Shell UK Ltd v Lostock Garages Ltd [1976] 1 WLR 1187
Competition law – Restraint of trade – Agreements
Facts
The defendant was a small garage which was tied to Shell along with two other neighbouring garages, by way of a solus agreement. There was a petrol price war in 1975, during which Shell had a support scheme that enabled them and their partner garages to sell for 70p per gallon. However, in line with the terms that had been agreed by the parties, Shell restricted the defendant garage to sell for no less than 75p per gallon and as such, their sales sold dramatically, by 44,000 gallons in a year. As such, the defendant purchased their fuel elsewhere and Shell sought for an injunction to prevent them from doing so. The defendant garage claimed that Shell had unreasonably restricted their trade. The judge during the initial trial found that Shell could not enforce the contract and awarded the defendant damages. Both parties appealed this decision.
Issue
The court was required to consider whether the imposition by Shell on to the defendant garage constituted an unreasonable restriction on the defendant. If so, the court may enable the defendant to terminate the original agreement and to seek supply from another party under better contractual terms.
Decision/Outcome
The court dismissed the appeal and cross-appeal of the parties. It was found that the agreement was unreasonable for as long as the agreement infringed upon the defendant garage, but was not unreasonable at its inception. However, it should be noted that there was no implied contractual term that enabled the defendants to terminate the original agreement.
Updated 20 March 2026
This article accurately summarises the Court of Appeal’s decision in Shell UK Ltd v Lostock Garage Ltd [1976] 1 WLR 1187. The case remains good law and continues to be cited in discussions of implied terms and restraint of trade in English contract law.
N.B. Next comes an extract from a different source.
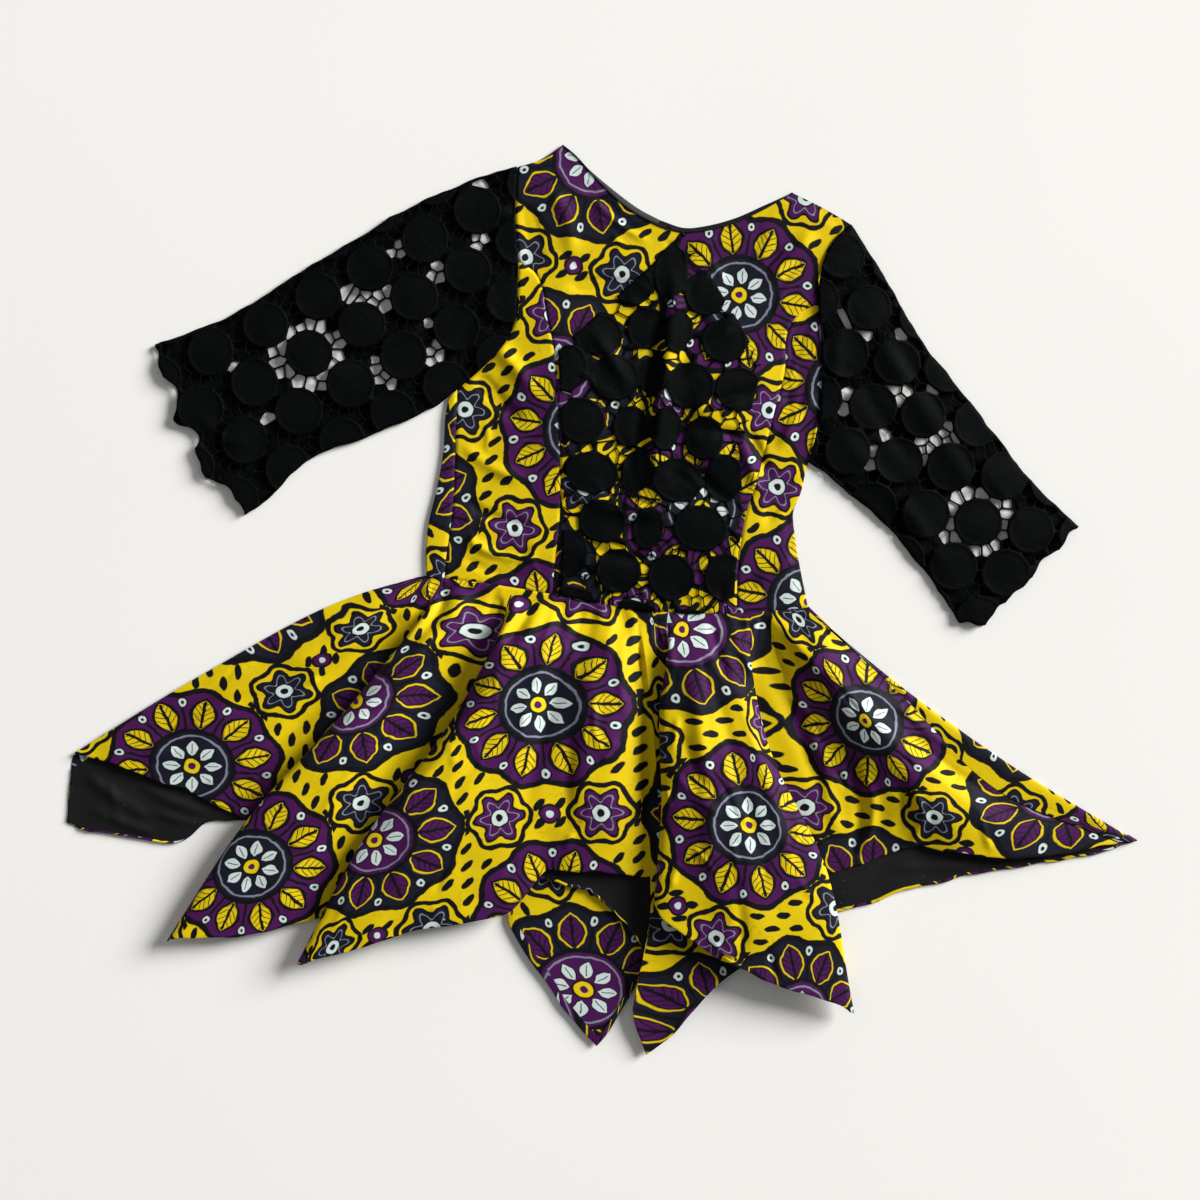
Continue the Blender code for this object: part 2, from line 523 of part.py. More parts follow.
def bodice_back():
    side, neck = 6, 8
    left = np.concatenate([curve(SIDE_LEFT, side + 1), armhole_left()])
    right = np.concatenate([curve(SIDE_RIGHT, side + 2), armhole_right()[1:]])
    top = joined((SHOULDER_LEFT, 2), (NECK_BACK, neck), (SHOULDER_RIGHT, 2))
    edge = left[:side + 1].copy()
    inner = left.copy()
    inner[:side + 1, 0] += ROLL
    bottom = waist_run(inner[0, 0], 206, neck + 4)
    bottom[-1] = right[0]
    plan = patch(bottom, top, inner, right)
    points = np.dstack([plan, np.full(plan.shape[:2], BACK_Z)])
    cols = points.shape[1]
    flat = points.reshape(-1, 3)
    quads = [grid_quads(*points.shape[:2])]
    seam = moved(curve(SIDE_SEAM_LEFT, side + 1), SEAM_GAP / 2)
    arc = []
    for angle in (45, 90, 135, 180):
        a = np.radians(angle)
        x = edge[:, 0] + ROLL * (1 - np.sin(a))
        arc.append(np.column_stack([x, edge[:, 1], np.full(side + 1, BACK_Z + ROLL * (1 - np.cos(a)))]))
    arc.append(np.column_stack([seam, np.full(side + 1, FRONT_Z)]))
    strip = np.stack(arc, axis=1)
    first = len(flat)
    flat = np.concatenate([flat, strip.reshape(-1, 3)])
    wide = strip.shape[1]
    for r in range(side):
        here = [r * cols] + [first + r * wide + c for c in range(wide)]
        above = [(r + 1) * cols] + [first + (r + 1) * wide + c for c in range(wide)]
        quads.append(np.array([(here[c + 1], here[c], above[c], above[c + 1]) for c in range(wide)]))
    return wall("bodice_back", "wax_print_cotton", flat, np.concatenate(quads), COTTON)


def on_front(plan):
    return np.dstack([plan, front_height(plan[..., 0], plan[..., 1])])


def front_side(name, bottom_xs, seam, side, top):
    bottom = waist_run(*bottom_xs, len(top) - 1)
    bottom[0], bottom[-1], top[0], top[-1] = seam[0], side[0], seam[-1], side[-1]
    points = on_front(patch(bottom, top, seam, side))
    return wall(name, "wax_print_cotton", points.reshape(-1, 3), grid_quads(*points.shape[:2]), COTTON)


def bodice_front():
    """The centre panel is a patch below the lace's edge and a patch above it; the lace is the
    lower patch's inner points, moved out."""
    half = SEAM_GAP / 2
    low, wide = 7, 12
    left, right = princess(PRINCESS_LEFT, 5), princess(PRINCESS_RIGHT, 6)
    centre_left, centre_right = moved(left, -half), moved(right, half)
    lace_left, lace_right = curve(LACE_LEFT, low + 1), curve(LACE_RIGHT, low + 1)
    lace_top = joined((LACE_TOP[:4], wide // 2), (LACE_TOP[3:], wide // 2))
    bottom = waist_run(LACE_LEFT[0][0], LACE_RIGHT[0][0], wide)
    bottom[0], bottom[-1] = lace_left[0], lace_right[0]
    inner = patch(bottom, lace_top, lace_left, lace_right)
    lower = np.concatenate([centre_left[:low + 1, None], inner, centre_right[:low + 1, None]], axis=1)
    up_left = np.concatenate([centre_left[low:], curve(ARMHOLE_LEFT_HIGH, 4)[1:]])
    up_right = np.concatenate([centre_right[low:], curve(ARMHOLE_RIGHT_HIGH, 4)[1:]])
    top = np.concatenate([curve(SHOULDER_LEFT, 3)[:-1], neck_front(), curve(SHOULDER_RIGHT, 3)[1:]])
    upper = patch(lower[-1], top, up_left, up_right, 6)
    points = on_front(np.concatenate([lower, upper[1:]]))
    quads = grid_quads(*points.shape[:2])
    flat = points.reshape(-1, 3)
    wall("bodice_front_centre", "wax_print_cotton", flat, quads, COTTON)

    normals = normals_of(flat, quads).reshape(points.shape)[:low + 1, 1:-1]
    under = points[:low + 1, 1:-1].reshape(-1, 3)
    lift = 0.5 * COTTON + LAYER_GAP + 0.1 + 0.5 * LACE
    quads = grid_quads(low + 1, wide + 1)
    out = normals.reshape(-1, 3)
    wall("lace_overlay", "guipure_lace", under + lift * out, quads, LACE, out, halves(under, quads))

    seam = refined(moved(curve(SIDE_SEAM_LEFT, 7), -half), len(left))
    front_side("bodice_front_side_left", (-157, -48), seam, moved(left, half), curve(ARMHOLE_LEFT_LOW, 7))
    armhole = curve(ARMHOLE_RIGHT_LOW, 7)
    side = np.concatenate([curve(SIDE_RIGHT, 8), armhole[1:5]])
    front_side("bodice_front_side_right", (137, 206), moved(right, -half), side, refined(armhole[:3:-1], 5))


def refined(line, count):
    """A run of straight pieces with points added on its longest pieces until it has count points."""
    line = [np.array(p, float) for p in line]
    while len(line) < count:
        gaps = [np.linalg.norm(b - a) for a, b in zip(line[:-1], line[1:])]
        k = int(np.argmax(gaps))
        line.insert(k + 1, (line[k] + line[k + 1]) / 2)
    return np.array(line)


def neck_binding():
    """A narrow strip set just outside the front neckline, on the panel's own points."""
    line = neck_front()
    inner = moved(line, SEAM_GAP)[1:-1]
    outer = moved(line, SEAM_GAP + 2.4)[1:-1]
    z = np.maximum(front_height(line[1:-1, 0], line[1:-1, 1]), BACK_Z + COTTON + LAYER_GAP + 0.2)
    points = np.stack([np.column_stack([inner, z]), np.column_stack([outer, z])], axis=0)
    return wall("neck_binding", "bias_binding", points.reshape(-1, 3), grid_quads(2, len(inner)), BINDING)


def sleeve(name, top, under, armhole, cuff, side):
    """A flattened tube: each section is a ring with an upper and a lower layer. The armhole
    runs from the shoulder to the underarm; side is 1 where the sleeve points to +X."""
    rows = 8
    turn = 0.5 * (SLEEVE_HIGH_Z - SLEEVE_LOW_Z)
    mid = 0.5 * (SLEEVE_HIGH_Z + SLEEVE_LOW_Z)
    start = moved(armhole, side * ARMHOLE_GAP)
    end = curve(cuff, len(start))
    over, under = curve(top, rows + 1), curve(under, rows + 1)
    over[0], under[0], over[-1], under[-1] = start[0], start[-1], end[0], end[-1]
    over_in, under_in = moved(over, -side * turn), moved(under, side * turn)
    start[0], start[-1], end[0], end[-1] = over_in[0], under_in[0], over_in[-1], under_in[-1]
    plan = patch(start, end, over_in, under_in)
    w = np.linspace(0, 1, len(start))
    ring = []
    for r in range(rows + 1):
        puff = 1.0 * np.sin(np.pi * w) * (0.6 + 0.4 * np.cos(2.3 * r + 5.0 * w))
        upper = np.column_stack([plan[r], SLEEVE_HIGH_Z + puff])
        lower = np.column_stack([plan[r], np.full(len(w), SLEEVE_LOW_Z)])[::-1]
        bends = []
        for inner, outer in ((under_in[r], under[r]), (over_in[r], over[r])):
            bends.append([(*(inner + (outer - inner) * np.sin(a)), mid + turn * np.cos(a))
                          for a in np.radians((45, 90, 135))])
        ring.append(np.concatenate([upper, bends[0], lower, bends[1][::-1]]))
    points = np.array(ring)
    n = points.shape[1]
    quads = np.array([(r * n + c, r * n + (c + 1) % n, (r + 1) * n + (c + 1) % n, (r + 1) * n + c)
                      for r in range(rows) for c in range(n)])
    if side < 0:
        quads = quads[:, ::-1]
    return wall(name, "guipure_lace", points.reshape(-1, 3), quads, LACE)


def front_start(x):
    """Height of the skirt front at the waist seam."""
    left, right = float(smooth((x + 180) / 20)), float(smooth((206 - x) / 14))
    return FRONT_EDGE_Z + (FRONT_Z - FRONT_EDGE_Z) * (0.27 + 0.73 * left) * right


def skirt():
    front = Sheet(raised(fan(SKIRT_FRONT, front_start, FRONT_RISE_SHARE)))
    back = Sheet(drawn_in(fan(SKIRT_BACK, lambda x: BACK_Z, 1.0), "right_out", "left_in"))
    front_rows, back_rows = rows_to_hem(front, FRONT_ROWS, 5), rows_to_hem(back, BACK_ROWS, 4)
    sheet_wall("skirt_front", "wax_print_cotton", front, front.columns(), front_rows, COTTON)
    sheet_wall("skirt_back", "wax_print_cotton", back, back.columns(), back_rows, COTTON)
    lift = 0.5 * COTTON + LAYER_GAP + 0.15 + 0.5 * FACING
    for name, first, a, last, b, depth in FACINGS:
        t0 = back.names.index(first) + a
        t1 = back.names.index(last) + b
        share = np.linspace(0, 1, 4)
        rows = (lambda depth: lambda t: back.hem(t) - depth + (depth - 1.5) * share)(depth)
        sheet_wall(name, "black_facing", back, back.columns(t0, t1), rows, FACING, lift)


def main():
    for old in list(bpy.data.objects):
        bpy.data.objects.remove(old, do_unlink=True)
    bodice_back()
    bodice_front()
    neck_binding()
    sleeve("sleeve_left", SLEEVE_L_TOP, SLEEVE_L_UNDER, armhole_left()[::-1], SLEEVE_L_CUFF, -1)
    sleeve("sleeve_right", SLEEVE_R_TOP, SLEEVE_R_UNDER, armhole_right()[::-1], SLEEVE_R_CUFF, 1)
    skirt()
    pieces = list(bpy.data.objects)
    corners = np.array([v.co[:] for p in pieces for v in p.data.vertices])
    low, high = corners.min(axis=0), corners.max(axis=0)
    shift = np.array([(low[0] + high[0]) / 2, (low[1] + high[1]) / 2, low[2]])
    for p in pieces:
        for v in p.data.vertices:
            v.co = [float(a) for a in np.array(v.co[:]) - shift]
        p.data.update()


main()
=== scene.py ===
"""Looks of the short wax print dress laid flat: cloth shells, lace, print, light and camera.

Lengths are in millimetres on the surface the dress lies on, x to the right and y from hem to
neck, until make_mesh() turns them into metres in the frame's own place. The seam lines, the rays
of the skirt and the heights are the solids' own. Flat panels are outlines filled with fine
triangles and raised by a height for each place; the skirt's two halves are fine grids on the same
rays; the lace has real holes, discs and cords.
"""

import math

import bpy
import numpy as np
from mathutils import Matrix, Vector
from mathutils.geometry import delaunay_2d_cdt


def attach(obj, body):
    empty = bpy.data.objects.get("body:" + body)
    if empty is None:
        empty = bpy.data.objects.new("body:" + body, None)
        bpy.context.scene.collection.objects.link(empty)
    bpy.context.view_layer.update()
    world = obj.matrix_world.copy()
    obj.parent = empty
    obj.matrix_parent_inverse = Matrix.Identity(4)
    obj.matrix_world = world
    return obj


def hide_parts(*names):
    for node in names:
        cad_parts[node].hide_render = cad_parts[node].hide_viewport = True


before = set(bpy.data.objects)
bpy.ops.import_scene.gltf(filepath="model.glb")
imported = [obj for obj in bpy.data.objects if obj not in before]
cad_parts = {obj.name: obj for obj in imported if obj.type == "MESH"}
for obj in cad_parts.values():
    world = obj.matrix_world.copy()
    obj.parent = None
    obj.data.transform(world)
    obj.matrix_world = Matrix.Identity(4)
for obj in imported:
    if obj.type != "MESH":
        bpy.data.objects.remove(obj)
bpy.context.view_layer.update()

MM = 0.001
ORIGIN = np.array([39.089, 0.515, 0.0])

COTTON = 1.0
LACE = 1.5
FACING = 1.0
WAIST_GAP = 1.1
LAYER_GAP = 0.3
LOWEST = 0.3

BACK_Z = 0.5 * COTTON
FRONT_Z = 4.0
FRONT_EDGE_Z = 1.95
SLEEVE_LOW_Z = 0.5 * LACE
SLEEVE_HIGH_Z = 4.35
ROLL = 0.5 * (FRONT_Z - BACK_Z)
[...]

No subsequent statutory changes or later appellate decisions have overturned or materially altered the principles established in this case. Students should note, however, that the broader legal landscape governing solus agreements and petrol supply arrangements has evolved significantly since 1976, primarily through EU and now UK competition law (including the Competition Act 1998 and the retained EU vertical agreements block exemption framework, as updated by the Vertical Agreements Block Exemption Order 2022). The restraint of trade doctrine as discussed in this case remains relevant, but modern challenges to such agreements would typically engage competition law analysis alongside common law principles. The article’s summary of the implied terms aspect of the judgment — that no implied term permitted termination — reflects the orthodox position and remains accurate.